Seine Kundschaft gehöre zur Mittelschicht. Auch dort vergleiche man die Preise und ordere im Internet, wenn es dort zehn Euro günstiger ist. „Immer weniger kaufen noch hochwertigen Schmuck, den man auch reparieren kann“, sagt Stonner. Das habe zum einen mit der Wegwerfmentalität der Gesellschaft zu tun, zum anderen werde billig in Ländern wie China hergestellt. Reparaturen seien da nicht vorgesehen. „Ich bekomme oft gar keine Ersatzteile mehr“, sagt der Uetersener. Früher habe es zur Konfirmation eine goldene Uhr gegeben, die ein Menschenleben lang funktionierte. Heute koste sie weniger, sei aber nicht für die Ewigkeit gemacht.

Was ihm noch zu schaffen macht, ist die zunehmende Bürokratie. Für ihn und die verbliebenen beiden Mitarbeiterinnen werde der Verwaltungsaufwand immer größer, sagt der Geschäftsmann. Zwei Mitarbeiterinnen habe er in der Corona-Pandemie kündigen müssen, eine weitere ging in Rente. Für den Räumungsverkauf hat er sich einen Berater zur Hilfe geholt, der ihm bei der Geschäftsabwicklung hilft.

Was mit den Ladenräumen, die im Familienbesitz sind, im Anschluss geschieht, ist noch unklar. „Wir wissen noch nicht, ob wir weitervermieten“, sagt Stonner. Auch was er selbst im Anschluss machen wird, weiß er noch nicht. „Erst mal alles hier über die Bühne bringen.“ Die Entscheidung, aufzugeben, sei ihm nicht leicht gefallen, aber noch habe er die Chance, ohne große Verluste aufzuhören.

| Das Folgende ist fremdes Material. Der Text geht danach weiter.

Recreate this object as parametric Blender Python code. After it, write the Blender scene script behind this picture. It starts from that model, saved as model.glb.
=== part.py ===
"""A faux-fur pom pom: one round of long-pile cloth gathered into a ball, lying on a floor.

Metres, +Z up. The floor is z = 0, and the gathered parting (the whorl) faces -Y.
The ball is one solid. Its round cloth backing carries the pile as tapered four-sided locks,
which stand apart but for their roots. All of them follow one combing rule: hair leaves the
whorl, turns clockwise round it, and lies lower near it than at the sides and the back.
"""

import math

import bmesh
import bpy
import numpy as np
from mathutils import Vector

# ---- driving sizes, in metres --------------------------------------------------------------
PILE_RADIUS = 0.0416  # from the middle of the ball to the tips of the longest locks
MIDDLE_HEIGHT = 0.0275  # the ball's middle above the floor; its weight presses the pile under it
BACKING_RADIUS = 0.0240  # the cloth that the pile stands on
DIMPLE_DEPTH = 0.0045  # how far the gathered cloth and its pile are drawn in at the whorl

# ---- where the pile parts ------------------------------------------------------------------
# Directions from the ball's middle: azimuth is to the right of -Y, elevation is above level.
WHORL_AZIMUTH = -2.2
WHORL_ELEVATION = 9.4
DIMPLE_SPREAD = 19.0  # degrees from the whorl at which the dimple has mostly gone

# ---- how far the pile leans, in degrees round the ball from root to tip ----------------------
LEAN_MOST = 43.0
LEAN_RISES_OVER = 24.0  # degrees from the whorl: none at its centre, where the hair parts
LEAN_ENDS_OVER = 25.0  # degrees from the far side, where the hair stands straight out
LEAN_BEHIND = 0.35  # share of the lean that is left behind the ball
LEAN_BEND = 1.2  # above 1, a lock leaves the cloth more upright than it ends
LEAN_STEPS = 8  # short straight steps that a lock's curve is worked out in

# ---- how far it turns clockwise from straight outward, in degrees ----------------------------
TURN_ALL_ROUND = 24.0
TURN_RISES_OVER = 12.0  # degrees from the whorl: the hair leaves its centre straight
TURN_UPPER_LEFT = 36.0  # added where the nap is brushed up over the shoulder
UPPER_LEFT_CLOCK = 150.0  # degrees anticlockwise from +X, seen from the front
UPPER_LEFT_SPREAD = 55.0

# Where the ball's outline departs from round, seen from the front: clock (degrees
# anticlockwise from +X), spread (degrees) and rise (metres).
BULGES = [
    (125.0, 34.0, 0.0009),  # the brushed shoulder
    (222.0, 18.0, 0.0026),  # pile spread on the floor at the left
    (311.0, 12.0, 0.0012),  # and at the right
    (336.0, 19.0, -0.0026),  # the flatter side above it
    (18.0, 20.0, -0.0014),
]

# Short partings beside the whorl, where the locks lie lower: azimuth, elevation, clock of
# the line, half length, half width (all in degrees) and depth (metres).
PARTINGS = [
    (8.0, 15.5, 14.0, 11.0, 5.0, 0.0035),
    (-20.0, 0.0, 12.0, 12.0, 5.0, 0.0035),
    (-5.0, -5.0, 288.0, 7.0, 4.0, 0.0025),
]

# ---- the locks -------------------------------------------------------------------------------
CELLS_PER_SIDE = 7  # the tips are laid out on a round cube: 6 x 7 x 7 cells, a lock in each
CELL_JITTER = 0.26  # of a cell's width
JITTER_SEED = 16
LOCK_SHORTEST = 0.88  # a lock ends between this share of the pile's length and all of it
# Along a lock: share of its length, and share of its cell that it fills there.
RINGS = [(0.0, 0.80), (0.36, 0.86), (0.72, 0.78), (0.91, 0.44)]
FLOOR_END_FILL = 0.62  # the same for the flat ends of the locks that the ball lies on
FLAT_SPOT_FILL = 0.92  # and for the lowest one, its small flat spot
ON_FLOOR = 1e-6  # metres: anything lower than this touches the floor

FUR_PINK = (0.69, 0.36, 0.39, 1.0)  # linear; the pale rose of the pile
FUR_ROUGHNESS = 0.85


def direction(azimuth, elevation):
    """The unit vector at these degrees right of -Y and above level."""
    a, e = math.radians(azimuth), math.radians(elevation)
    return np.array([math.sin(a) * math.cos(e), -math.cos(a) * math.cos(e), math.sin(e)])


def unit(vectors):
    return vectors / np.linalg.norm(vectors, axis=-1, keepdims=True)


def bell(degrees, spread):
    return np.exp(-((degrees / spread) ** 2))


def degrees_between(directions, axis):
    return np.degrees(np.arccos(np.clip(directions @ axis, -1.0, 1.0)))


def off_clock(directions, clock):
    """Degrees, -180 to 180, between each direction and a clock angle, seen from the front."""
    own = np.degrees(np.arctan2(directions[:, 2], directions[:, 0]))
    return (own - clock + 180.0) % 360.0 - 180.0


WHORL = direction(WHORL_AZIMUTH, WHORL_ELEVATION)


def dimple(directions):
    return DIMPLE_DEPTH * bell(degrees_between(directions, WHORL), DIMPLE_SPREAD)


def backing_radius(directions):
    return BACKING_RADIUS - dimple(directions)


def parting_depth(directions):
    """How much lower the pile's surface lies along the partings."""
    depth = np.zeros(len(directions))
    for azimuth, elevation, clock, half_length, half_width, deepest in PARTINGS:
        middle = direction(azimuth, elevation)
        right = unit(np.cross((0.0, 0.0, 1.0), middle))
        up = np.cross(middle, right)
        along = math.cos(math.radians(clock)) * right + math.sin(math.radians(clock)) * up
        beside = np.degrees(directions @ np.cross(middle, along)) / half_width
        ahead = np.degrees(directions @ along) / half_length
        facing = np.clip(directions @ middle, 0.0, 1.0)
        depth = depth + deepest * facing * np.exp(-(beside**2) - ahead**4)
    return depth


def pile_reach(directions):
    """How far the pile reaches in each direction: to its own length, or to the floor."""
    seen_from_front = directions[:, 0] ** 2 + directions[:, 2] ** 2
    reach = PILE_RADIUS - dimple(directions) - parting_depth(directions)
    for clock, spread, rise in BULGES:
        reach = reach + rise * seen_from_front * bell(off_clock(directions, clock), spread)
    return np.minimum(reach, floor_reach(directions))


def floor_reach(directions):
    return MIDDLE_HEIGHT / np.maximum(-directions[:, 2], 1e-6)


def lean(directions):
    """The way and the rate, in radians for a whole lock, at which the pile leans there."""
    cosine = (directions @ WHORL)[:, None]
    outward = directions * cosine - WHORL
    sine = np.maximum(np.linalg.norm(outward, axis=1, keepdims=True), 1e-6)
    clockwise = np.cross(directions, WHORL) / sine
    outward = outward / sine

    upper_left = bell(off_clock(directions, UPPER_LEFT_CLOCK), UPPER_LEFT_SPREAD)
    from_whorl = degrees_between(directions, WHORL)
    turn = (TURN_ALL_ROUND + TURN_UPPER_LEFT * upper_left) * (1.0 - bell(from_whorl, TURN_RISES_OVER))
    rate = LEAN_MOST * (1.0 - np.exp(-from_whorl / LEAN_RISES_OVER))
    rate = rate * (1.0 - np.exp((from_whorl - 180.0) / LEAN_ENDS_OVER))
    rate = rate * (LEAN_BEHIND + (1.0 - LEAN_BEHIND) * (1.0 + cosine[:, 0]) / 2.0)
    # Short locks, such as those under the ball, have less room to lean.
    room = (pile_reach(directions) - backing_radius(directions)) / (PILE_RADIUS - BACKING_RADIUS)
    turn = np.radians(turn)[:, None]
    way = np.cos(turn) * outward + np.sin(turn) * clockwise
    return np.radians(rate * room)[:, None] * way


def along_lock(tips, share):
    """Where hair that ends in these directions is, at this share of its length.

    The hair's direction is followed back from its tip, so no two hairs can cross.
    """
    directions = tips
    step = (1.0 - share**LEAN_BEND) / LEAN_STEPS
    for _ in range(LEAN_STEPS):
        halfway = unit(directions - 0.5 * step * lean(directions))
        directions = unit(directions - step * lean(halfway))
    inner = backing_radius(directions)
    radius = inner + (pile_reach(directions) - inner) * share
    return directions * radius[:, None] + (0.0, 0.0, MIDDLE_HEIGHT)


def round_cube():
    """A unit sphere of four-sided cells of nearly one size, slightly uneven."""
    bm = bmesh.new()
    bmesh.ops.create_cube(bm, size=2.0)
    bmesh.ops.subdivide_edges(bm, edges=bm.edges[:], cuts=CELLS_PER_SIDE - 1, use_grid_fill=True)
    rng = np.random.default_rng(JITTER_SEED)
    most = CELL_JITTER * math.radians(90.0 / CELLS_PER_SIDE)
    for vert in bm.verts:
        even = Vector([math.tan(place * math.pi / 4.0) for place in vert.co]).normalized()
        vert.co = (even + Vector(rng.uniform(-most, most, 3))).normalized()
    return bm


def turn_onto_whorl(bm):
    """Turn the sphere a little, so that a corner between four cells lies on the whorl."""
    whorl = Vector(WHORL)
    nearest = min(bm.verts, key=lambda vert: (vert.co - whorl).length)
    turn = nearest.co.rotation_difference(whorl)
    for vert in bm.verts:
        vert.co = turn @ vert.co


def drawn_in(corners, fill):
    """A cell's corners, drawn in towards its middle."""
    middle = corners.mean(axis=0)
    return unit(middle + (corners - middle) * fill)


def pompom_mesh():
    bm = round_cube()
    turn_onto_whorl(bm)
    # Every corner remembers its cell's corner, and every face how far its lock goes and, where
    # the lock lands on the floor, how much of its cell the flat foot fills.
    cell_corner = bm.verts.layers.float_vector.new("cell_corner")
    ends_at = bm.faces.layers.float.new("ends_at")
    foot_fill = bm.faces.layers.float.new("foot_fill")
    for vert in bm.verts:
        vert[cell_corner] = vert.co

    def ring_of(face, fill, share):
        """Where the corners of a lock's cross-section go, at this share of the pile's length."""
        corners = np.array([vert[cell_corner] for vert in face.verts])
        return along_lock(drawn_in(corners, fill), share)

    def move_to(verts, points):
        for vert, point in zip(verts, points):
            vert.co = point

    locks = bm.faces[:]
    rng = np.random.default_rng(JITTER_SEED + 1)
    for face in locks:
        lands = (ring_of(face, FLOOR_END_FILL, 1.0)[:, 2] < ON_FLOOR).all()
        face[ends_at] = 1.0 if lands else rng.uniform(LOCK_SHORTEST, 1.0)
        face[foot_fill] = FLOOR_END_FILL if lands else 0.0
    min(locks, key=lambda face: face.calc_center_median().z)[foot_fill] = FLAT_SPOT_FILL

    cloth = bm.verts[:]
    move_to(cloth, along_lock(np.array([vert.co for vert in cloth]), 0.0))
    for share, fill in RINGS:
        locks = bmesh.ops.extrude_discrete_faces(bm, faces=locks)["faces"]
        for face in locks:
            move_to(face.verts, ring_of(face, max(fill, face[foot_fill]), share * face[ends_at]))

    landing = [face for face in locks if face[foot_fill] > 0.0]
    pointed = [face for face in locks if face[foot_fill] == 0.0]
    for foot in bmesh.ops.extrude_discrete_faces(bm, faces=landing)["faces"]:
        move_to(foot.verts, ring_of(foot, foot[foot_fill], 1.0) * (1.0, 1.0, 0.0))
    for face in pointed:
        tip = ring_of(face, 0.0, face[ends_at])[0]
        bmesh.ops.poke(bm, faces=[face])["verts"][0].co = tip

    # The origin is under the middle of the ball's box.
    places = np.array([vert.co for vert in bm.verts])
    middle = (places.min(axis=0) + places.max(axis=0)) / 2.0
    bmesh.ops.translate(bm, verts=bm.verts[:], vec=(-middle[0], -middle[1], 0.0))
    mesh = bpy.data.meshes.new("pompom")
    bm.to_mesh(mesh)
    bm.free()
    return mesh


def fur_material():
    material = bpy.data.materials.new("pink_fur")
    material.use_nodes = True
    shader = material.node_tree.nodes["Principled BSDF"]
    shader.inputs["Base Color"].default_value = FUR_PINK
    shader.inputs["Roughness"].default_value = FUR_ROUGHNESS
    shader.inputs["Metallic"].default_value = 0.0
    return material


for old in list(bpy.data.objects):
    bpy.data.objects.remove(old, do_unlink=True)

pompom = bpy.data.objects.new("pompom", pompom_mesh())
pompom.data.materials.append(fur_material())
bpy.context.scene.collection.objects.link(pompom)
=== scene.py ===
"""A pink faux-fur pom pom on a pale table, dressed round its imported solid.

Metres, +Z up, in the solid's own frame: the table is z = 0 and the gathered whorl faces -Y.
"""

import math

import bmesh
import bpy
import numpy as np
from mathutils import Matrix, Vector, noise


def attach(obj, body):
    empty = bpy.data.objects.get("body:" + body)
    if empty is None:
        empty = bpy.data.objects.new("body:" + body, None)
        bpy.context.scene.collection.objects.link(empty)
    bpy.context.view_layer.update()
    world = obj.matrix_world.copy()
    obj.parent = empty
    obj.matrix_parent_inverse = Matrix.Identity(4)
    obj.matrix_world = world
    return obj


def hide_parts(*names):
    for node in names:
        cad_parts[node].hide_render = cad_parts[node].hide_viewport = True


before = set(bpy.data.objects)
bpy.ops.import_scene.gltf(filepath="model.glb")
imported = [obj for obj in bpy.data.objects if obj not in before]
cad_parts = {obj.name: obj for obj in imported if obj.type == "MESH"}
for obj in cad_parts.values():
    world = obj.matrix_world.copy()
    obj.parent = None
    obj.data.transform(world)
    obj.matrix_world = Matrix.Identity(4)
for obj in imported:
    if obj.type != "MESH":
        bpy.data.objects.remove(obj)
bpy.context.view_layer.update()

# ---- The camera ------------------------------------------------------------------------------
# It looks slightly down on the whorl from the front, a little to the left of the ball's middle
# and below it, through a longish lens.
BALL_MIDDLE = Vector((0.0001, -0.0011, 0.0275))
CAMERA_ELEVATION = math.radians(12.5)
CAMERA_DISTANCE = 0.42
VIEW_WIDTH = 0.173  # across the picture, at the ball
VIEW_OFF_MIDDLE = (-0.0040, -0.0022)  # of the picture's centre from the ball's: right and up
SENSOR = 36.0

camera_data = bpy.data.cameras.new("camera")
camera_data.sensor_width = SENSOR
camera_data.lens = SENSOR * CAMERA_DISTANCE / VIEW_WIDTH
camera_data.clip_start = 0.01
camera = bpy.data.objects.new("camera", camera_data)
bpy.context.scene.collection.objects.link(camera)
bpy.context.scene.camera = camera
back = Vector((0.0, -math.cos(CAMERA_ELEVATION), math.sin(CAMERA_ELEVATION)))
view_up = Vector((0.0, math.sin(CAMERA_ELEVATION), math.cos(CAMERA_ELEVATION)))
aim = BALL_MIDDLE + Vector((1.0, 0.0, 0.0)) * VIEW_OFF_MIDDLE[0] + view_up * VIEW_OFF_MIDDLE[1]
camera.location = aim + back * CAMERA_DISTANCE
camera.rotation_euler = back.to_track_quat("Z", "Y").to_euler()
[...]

Uetersener Uhrmacher: Uhren-Bentien hat eine lange Geschichte

Das Geschäft hat eine lange Geschichte: Die Eheleute Heinrich und Emmi Bentien erwarben am 9. Dezember 1938 das bereits 1827 gegründete Uhren- und Schmuckfachgeschäft der Geschwister Martha und August Christen. Im Jahre 1956, mitten im Wirtschaftswunder, wurden die Geschäftsräume vergrößert und modernisiert und wurde die gesamte Ladenfront neu gestaltet. Nun konnte das Ehepaar Bentien seinen Kunden nach der entbehrungsreichen Kriegszeit endlich wieder ein breites Warensortiment anbieten. Die Familie wuchs, die Zahl der Kunden ebenfalls. Das Haus wuchs mit. 1959 wurde das Geschäftshaus um eine Etage aufgestockt und die hauseigene Werkstatt für Uhren und Schmuck vergrößert.

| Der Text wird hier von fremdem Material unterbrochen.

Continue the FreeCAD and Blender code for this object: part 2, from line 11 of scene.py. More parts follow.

Im Januar 1976 übernahmen Tochter Telse und ihr Mann Hartmut Stonner den elterlichen Betrieb. Aus Bentien wurde Uhren-Bentien, das Ehepaar Stonner startete nicht nur mit neuem Namen, sondern auch mit neuen Ideen und viel Energie. Zwei Jahre nach der Firmenübernahme ließen sie den Ladenbereich komplett entkernen und vergrößern. Auch die Fensterfront wurde modernisiert.

Uetersener Uhrmacher schließt zum 30. Dezember 2021

Am 1. Januar 2008 übernahm dann Michael Stonner den Betrieb von seinen Eltern Telse und Hartmut. Sie hatten ihn zuvor 32 Jahre geführt und 2007 die Schaufensterfront und die Fassade des Geschäftshauses in der Marktstraße 11 neu gestaltet.

Schon Stonners Großvater und Vater waren Uhrmachermeister. Als gelernter Goldschmied ergänzte Michael Stonner das Angebot mit seinen Arbeiten in der hauseigenen Werkstatt. Im Frühjahr 2013 wurde das Geschäft mithilfe von Freunden und Familie ausgebaut, saniert und dekoriert.

Am 30. Dezember dieses Jahres aber wird das Traditionsgeschäft schließen – nach 83 Jahren. Bis dahin sollten Kunden ihre Gutscheine eingelöst und ihren Schmuck aus der Werkstatt abgeholt haben. Die Werkstatt bleibt bis zum letzten Tag komplett geöffnet.